> _Work to complete_
Repeat each line exactly as it is written.

> _Data entries_
++++++++

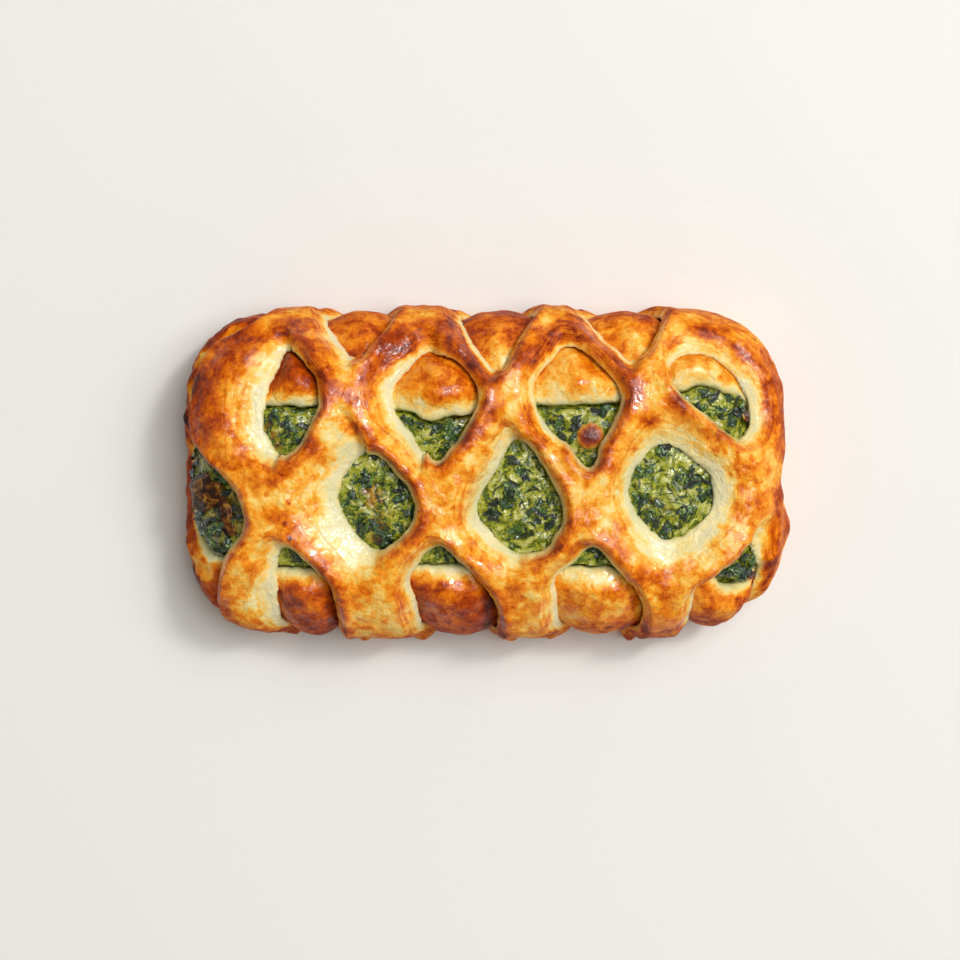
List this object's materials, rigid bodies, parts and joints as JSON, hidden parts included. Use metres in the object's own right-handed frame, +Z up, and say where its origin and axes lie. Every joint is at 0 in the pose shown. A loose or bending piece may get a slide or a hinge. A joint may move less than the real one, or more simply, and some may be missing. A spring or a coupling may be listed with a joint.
{
  "type": "spinach pie",
  "caption": "Loaf-shaped puff pastry parcel filled with spinach and soft cheese, under a lattice of stretched pastry with diamond openings; rests on its flat underside.",
  "frame": {"origin": "middle of the underside, at the centre of the bounding box", "axes": "+X along the length towards the closed right end, +Y towards the back long side, +Z up"},
  "size_m": [0.1488, 0.0826, 0.0369],
  "materials": {
    "filling": "moist spinach and soft cheese, dark green shreds in pale yellow-green",
    "case_pastry": "baked puff pastry, cream to golden brown, egg-glazed on top",
    "lattice_pastry": "baked puff pastry, cream flanks and orange-brown ridges, egg-glazed"
  },
  "bodies": {
    "root": {"filling": "filling", "pastry_case": "case_pastry", "pastry_lattice": "lattice_pastry"}
  },
  "joints": []
}
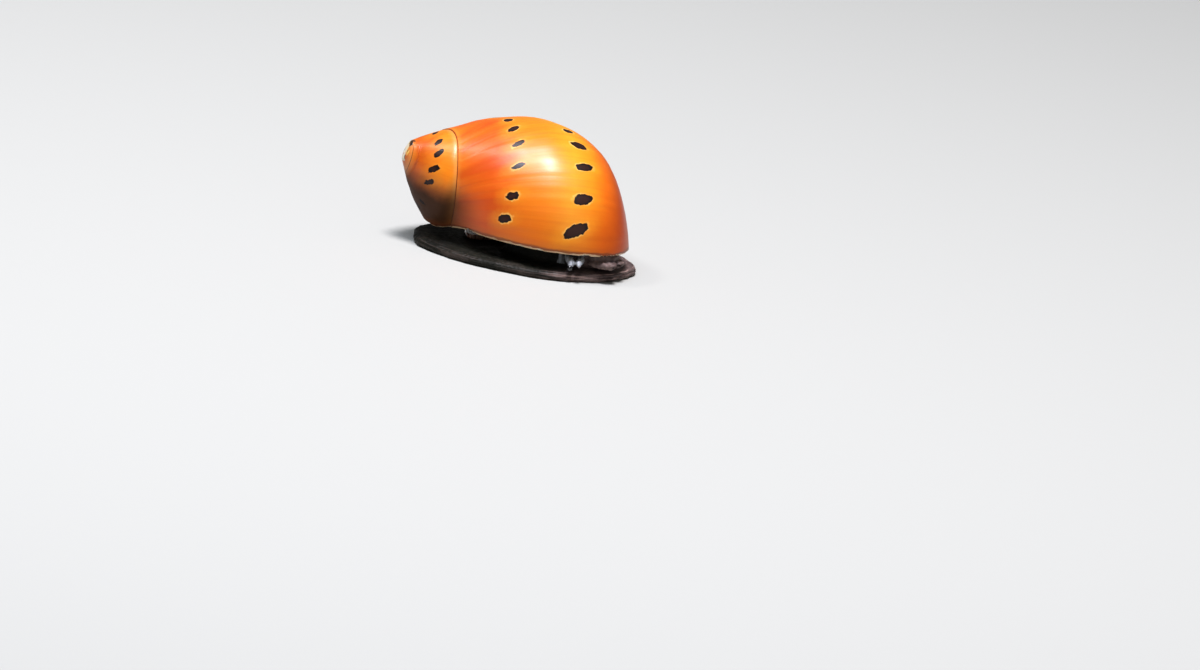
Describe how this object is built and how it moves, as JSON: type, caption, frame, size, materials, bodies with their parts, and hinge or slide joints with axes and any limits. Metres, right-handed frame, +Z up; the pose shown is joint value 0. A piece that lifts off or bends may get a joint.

++++++++

> _Task response_
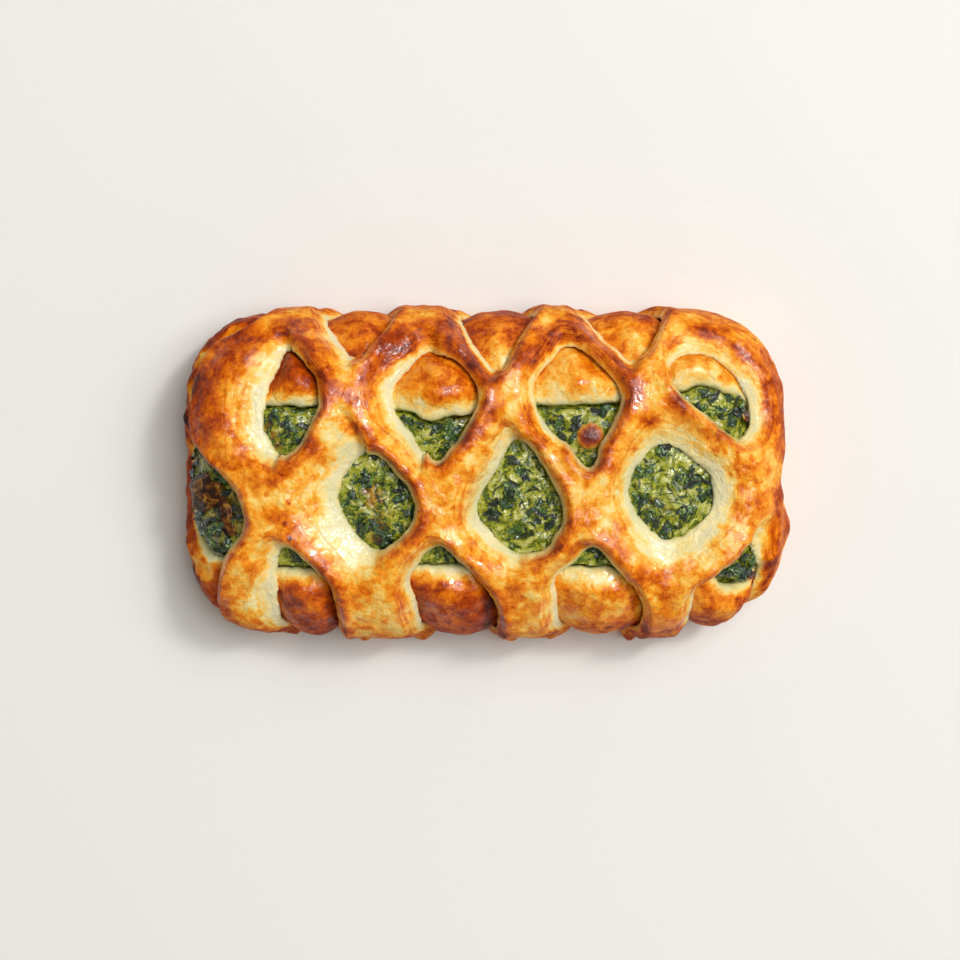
List this object's materials, rigid bodies, parts and joints as JSON, hidden parts included. Use metres in the object's own right-handed frame, +Z up, and say where its origin and axes lie. Every joint is at 0 in the pose shown. A loose or bending piece may get a slide or a hinge. A joint may move less than the real one, or more simply, and some may be missing. A spring or a coupling may be listed with a joint.
{
  "type": "spinach pie",
  "caption": "Loaf-shaped puff pastry parcel filled with spinach and soft cheese, under a lattice of stretched pastry with diamond openings; rests on its flat underside.",
  "frame": {"origin": "middle of the underside, at the centre of the bounding box", "axes": "+X along the length towards the closed right end, +Y towards the back long side, +Z up"},
  "size_m": [0.1488, 0.0826, 0.0369],
  "materials": {
    "filling": "moist spinach and soft cheese, dark green shreds in pale yellow-green",
    "case_pastry": "baked puff pastry, cream to golden brown, egg-glazed on top",
    "lattice_pastry": "baked puff pastry, cream flanks and orange-brown ridges, egg-glazed"
  },
  "bodies": {
    "root": {"filling": "filling", "pastry_case": "case_pastry", "pastry_lattice": "lattice_pastry"}
  },
  "joints": []
}
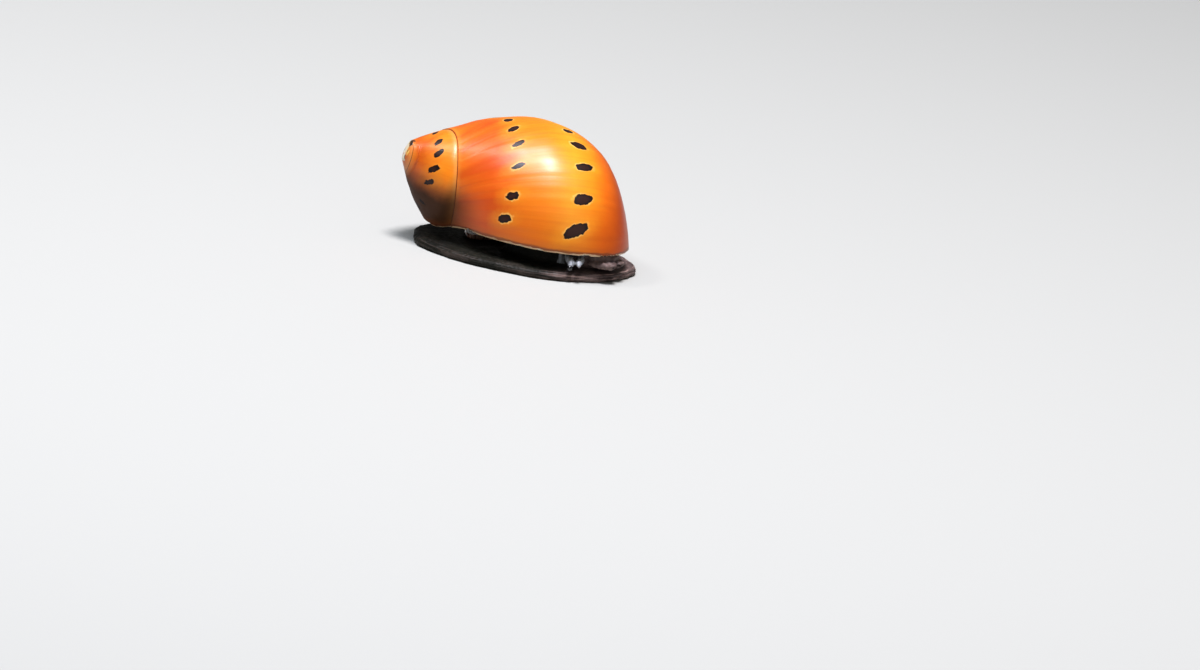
Describe how this object is built and how it moves, as JSON: type, caption, frame, size, materials, bodies with their parts, and hinge or slide joints with axes and any limits. Metres, right-handed frame, +Z up; the pose shown is joint value 0. A piece that lifts off or bends may get a joint.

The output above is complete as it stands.